-- What to do --
Will you return, word for word, only the lines from the top of the data below down to and including the one with "# The origin"?
====== Supplied information
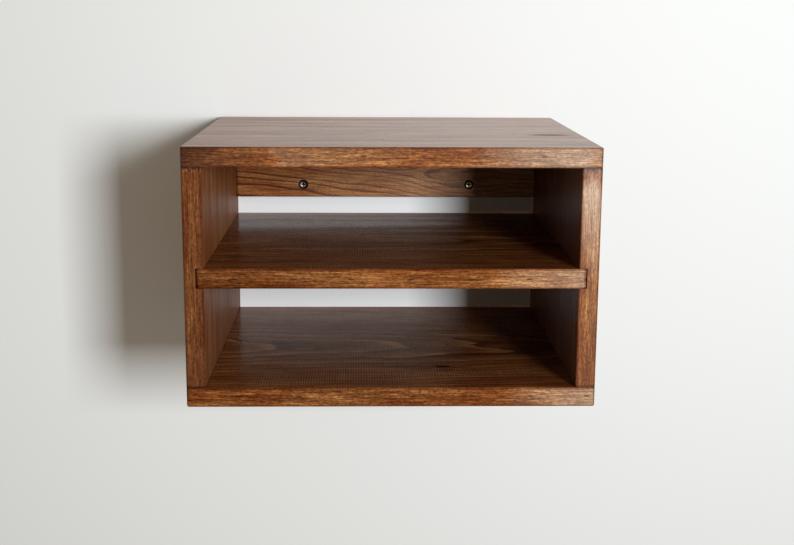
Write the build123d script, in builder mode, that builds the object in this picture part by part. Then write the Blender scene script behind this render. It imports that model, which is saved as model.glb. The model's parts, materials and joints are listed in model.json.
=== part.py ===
from build123d import *
from math import cos, pi, sin
import os

# A wall-hung shelf unit made from planed pine boards.
# Millimetres, +Z up, the open front faces -Y and the wall is the plane Y = 0.
# The origin is on the wall, midway between the two screws that carry the unit.

# The box
width = 400.0
depth = 350.0
board = 19.5             # thickness of every board
upper_room = 97.5        # clear height above the middle shelf
lower_room = 99.0        # clear height below it
arris_radius = 1.2       # sanded edges
joint_break = 0.8        # broken edges of the top and bottom boards along the butt joints
foot_radius = 2.0        # lower edges of the bottom board, sanded rounder than the rest
corner_radius = 2.5      # the box's four upright corners
back_corner_radius = 5.0 # the top board's two corners at the wall

# The middle shelf is let into a square groove in each side
housing_depth = 8.0
housing_play = 0.3       # above the shelf
shelf_end_room = 0.9     # between the shelf's end and the groove's floor, seen as a dark line

# The hanging rail and its screws
rail_height = 75.0
screw_spacing = 200.0
screw_rise = 15.0        # from the rail's lower edge up to the screws
screw_length = 60.0
thread_diameter = 5.0
neck_diameter = 3.6      # plain neck inside the rail
head_diameter = 9.6
head_rim = 0.3           # thin cylindrical edge of the head
head_sink = 0.5          # how far the head lies below the rail's face
point_length = 6.0
screw_hole_diameter = 5.5
seat_gap = 0.1           # between the head's cone and the countersink

# The hidden dowels
dowel_diameter = 8.0
dowel_length = 40.0
dowel_chamfer = 1.0
flute_count = 12
flute_depth = 0.4
dowel_play = 0.1         # glue film round a dowel
dowel_end_room = 1.0     # air beyond each end of a dowel
blind_wood = 7.0         # wood left beyond a bore in a board's face
dowel_setback = 50.0     # from the front and back edges to the outermost dowels
rail_end_pitch = 40.0    # between the two dowels in an end of the rail

# Heights and widths that follow from these
rail_bottom = -screw_rise
top_underside = rail_bottom + rail_height
shelf_top = top_underside - upper_room
shelf_underside = shelf_top - board
floor_top = shelf_underside - lower_room
side_height = top_underside - floor_top
inner_width = width - 2 * board
side_centre = (width - board) / 2
shelf_length = inner_width + 2 * (housing_depth - shelf_end_room)
rail_centre = rail_bottom + rail_height / 2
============
-- Answer to this task --
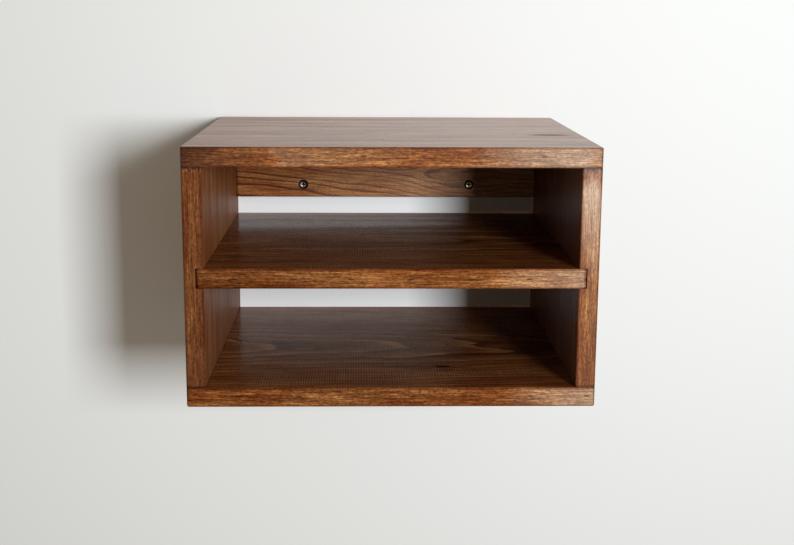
Write the build123d script, in builder mode, that builds the object in this picture part by part. Then write the Blender scene script behind this render. It imports that model, which is saved as model.glb. The model's parts, materials and joints are listed in model.json.
=== part.py ===
from build123d import *
from math import cos, pi, sin
import os

# A wall-hung shelf unit made from planed pine boards.
# Millimetres, +Z up, the open front faces -Y and the wall is the plane Y = 0.
# The origin is on the wall, midway between the two screws that carry the unit.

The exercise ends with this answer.